WHAT YOU HAVE TO DO:
Please give the listing again, word for word, with nothing left out.

DATASET CONTENT:
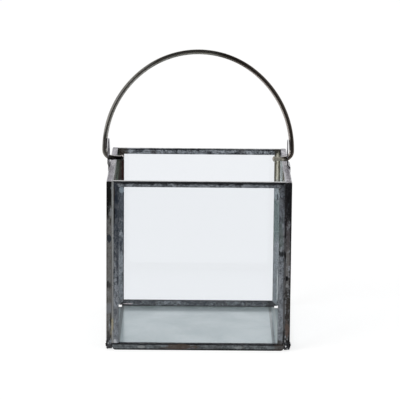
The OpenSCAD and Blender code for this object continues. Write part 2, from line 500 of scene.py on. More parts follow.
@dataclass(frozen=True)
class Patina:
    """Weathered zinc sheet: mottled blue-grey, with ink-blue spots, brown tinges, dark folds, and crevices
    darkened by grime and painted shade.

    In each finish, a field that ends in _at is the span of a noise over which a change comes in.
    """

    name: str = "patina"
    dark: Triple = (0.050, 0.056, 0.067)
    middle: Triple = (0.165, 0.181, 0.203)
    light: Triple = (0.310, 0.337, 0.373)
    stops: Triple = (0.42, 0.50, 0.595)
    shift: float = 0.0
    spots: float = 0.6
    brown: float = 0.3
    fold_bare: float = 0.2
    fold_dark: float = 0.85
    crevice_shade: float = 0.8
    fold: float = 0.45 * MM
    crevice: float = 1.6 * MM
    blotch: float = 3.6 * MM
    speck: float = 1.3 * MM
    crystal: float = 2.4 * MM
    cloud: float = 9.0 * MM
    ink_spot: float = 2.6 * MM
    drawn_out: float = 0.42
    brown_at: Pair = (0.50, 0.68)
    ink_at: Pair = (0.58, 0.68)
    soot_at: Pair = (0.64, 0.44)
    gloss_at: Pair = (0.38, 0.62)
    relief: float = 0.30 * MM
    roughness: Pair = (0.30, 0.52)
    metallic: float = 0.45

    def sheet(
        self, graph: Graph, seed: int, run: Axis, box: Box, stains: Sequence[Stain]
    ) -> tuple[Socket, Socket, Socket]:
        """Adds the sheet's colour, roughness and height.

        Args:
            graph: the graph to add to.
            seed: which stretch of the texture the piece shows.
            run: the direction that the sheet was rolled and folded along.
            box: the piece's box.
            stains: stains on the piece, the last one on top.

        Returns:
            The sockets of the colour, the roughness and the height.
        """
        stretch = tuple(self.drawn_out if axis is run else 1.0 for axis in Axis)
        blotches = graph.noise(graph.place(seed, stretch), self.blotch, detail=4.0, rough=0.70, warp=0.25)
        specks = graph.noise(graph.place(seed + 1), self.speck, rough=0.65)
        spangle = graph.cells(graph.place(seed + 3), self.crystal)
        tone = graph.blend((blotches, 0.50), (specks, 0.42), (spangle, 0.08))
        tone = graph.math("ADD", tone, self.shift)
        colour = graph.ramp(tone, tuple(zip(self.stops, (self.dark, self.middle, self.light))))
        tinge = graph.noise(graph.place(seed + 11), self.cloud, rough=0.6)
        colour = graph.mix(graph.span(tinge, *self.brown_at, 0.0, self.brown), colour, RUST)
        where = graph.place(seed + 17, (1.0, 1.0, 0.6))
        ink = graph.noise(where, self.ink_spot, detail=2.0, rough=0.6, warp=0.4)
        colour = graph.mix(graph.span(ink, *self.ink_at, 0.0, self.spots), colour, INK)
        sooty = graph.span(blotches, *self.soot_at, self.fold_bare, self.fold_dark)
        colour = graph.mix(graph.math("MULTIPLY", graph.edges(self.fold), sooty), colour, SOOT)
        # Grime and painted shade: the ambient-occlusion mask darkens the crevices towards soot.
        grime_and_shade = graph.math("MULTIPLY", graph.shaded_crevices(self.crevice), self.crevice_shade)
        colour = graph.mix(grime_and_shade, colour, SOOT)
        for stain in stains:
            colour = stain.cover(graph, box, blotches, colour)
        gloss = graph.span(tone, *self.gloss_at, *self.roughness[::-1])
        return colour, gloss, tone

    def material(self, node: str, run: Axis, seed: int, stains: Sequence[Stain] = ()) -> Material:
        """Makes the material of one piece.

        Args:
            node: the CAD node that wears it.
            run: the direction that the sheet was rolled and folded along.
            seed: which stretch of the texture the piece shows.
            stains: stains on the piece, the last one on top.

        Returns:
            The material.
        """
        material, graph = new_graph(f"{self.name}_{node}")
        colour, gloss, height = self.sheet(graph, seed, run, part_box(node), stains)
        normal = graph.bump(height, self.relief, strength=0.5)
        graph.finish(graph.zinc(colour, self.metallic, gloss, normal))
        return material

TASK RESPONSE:
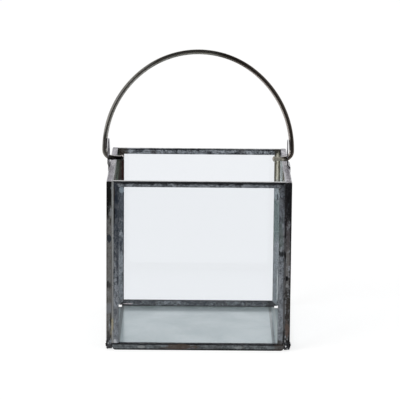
The OpenSCAD and Blender code for this object continues. Write part 2, from line 500 of scene.py on. More parts follow.
@dataclass(frozen=True)
class Patina:
    """Weathered zinc sheet: mottled blue-grey, with ink-blue spots, brown tinges, dark folds, and crevices
    darkened by grime and painted shade.

    In each finish, a field that ends in _at is the span of a noise over which a change comes in.
    """

    name: str = "patina"
    dark: Triple = (0.050, 0.056, 0.067)
    middle: Triple = (0.165, 0.181, 0.203)
    light: Triple = (0.310, 0.337, 0.373)
    stops: Triple = (0.42, 0.50, 0.595)
    shift: float = 0.0
    spots: float = 0.6
    brown: float = 0.3
    fold_bare: float = 0.2
    fold_dark: float = 0.85
    crevice_shade: float = 0.8
    fold: float = 0.45 * MM
    crevice: float = 1.6 * MM
    blotch: float = 3.6 * MM
    speck: float = 1.3 * MM
    crystal: float = 2.4 * MM
    cloud: float = 9.0 * MM
    ink_spot: float = 2.6 * MM
    drawn_out: float = 0.42
    brown_at: Pair = (0.50, 0.68)
    ink_at: Pair = (0.58, 0.68)
    soot_at: Pair = (0.64, 0.44)
    gloss_at: Pair = (0.38, 0.62)
    relief: float = 0.30 * MM
    roughness: Pair = (0.30, 0.52)
    metallic: float = 0.45

    def sheet(
        self, graph: Graph, seed: int, run: Axis, box: Box, stains: Sequence[Stain]
    ) -> tuple[Socket, Socket, Socket]:
        """Adds the sheet's colour, roughness and height.

        Args:
            graph: the graph to add to.
            seed: which stretch of the texture the piece shows.
            run: the direction that the sheet was rolled and folded along.
            box: the piece's box.
            stains: stains on the piece, the last one on top.

        Returns:
            The sockets of the colour, the roughness and the height.
        """
        stretch = tuple(self.drawn_out if axis is run else 1.0 for axis in Axis)
        blotches = graph.noise(graph.place(seed, stretch), self.blotch, detail=4.0, rough=0.70, warp=0.25)
        specks = graph.noise(graph.place(seed + 1), self.speck, rough=0.65)
        spangle = graph.cells(graph.place(seed + 3), self.crystal)
        tone = graph.blend((blotches, 0.50), (specks, 0.42), (spangle, 0.08))
        tone = graph.math("ADD", tone, self.shift)
        colour = graph.ramp(tone, tuple(zip(self.stops, (self.dark, self.middle, self.light))))
        tinge = graph.noise(graph.place(seed + 11), self.cloud, rough=0.6)
        colour = graph.mix(graph.span(tinge, *self.brown_at, 0.0, self.brown), colour, RUST)
        where = graph.place(seed + 17, (1.0, 1.0, 0.6))
        ink = graph.noise(where, self.ink_spot, detail=2.0, rough=0.6, warp=0.4)
        colour = graph.mix(graph.span(ink, *self.ink_at, 0.0, self.spots), colour, INK)
        sooty = graph.span(blotches, *self.soot_at, self.fold_bare, self.fold_dark)
        colour = graph.mix(graph.math("MULTIPLY", graph.edges(self.fold), sooty), colour, SOOT)
        # Grime and painted shade: the ambient-occlusion mask darkens the crevices towards soot.
        grime_and_shade = graph.math("MULTIPLY", graph.shaded_crevices(self.crevice), self.crevice_shade)
        colour = graph.mix(grime_and_shade, colour, SOOT)
        for stain in stains:
            colour = stain.cover(graph, box, blotches, colour)
        gloss = graph.span(tone, *self.gloss_at, *self.roughness[::-1])
        return colour, gloss, tone

    def material(self, node: str, run: Axis, seed: int, stains: Sequence[Stain] = ()) -> Material:
        """Makes the material of one piece.

        Args:
            node: the CAD node that wears it.
            run: the direction that the sheet was rolled and folded along.
            seed: which stretch of the texture the piece shows.
            stains: stains on the piece, the last one on top.

        Returns:
            The material.
        """
        material, graph = new_graph(f"{self.name}_{node}")
        colour, gloss, height = self.sheet(graph, seed, run, part_box(node), stains)
        normal = graph.bump(height, self.relief, strength=0.5)
        graph.finish(graph.zinc(colour, self.metallic, gloss, normal))
        return material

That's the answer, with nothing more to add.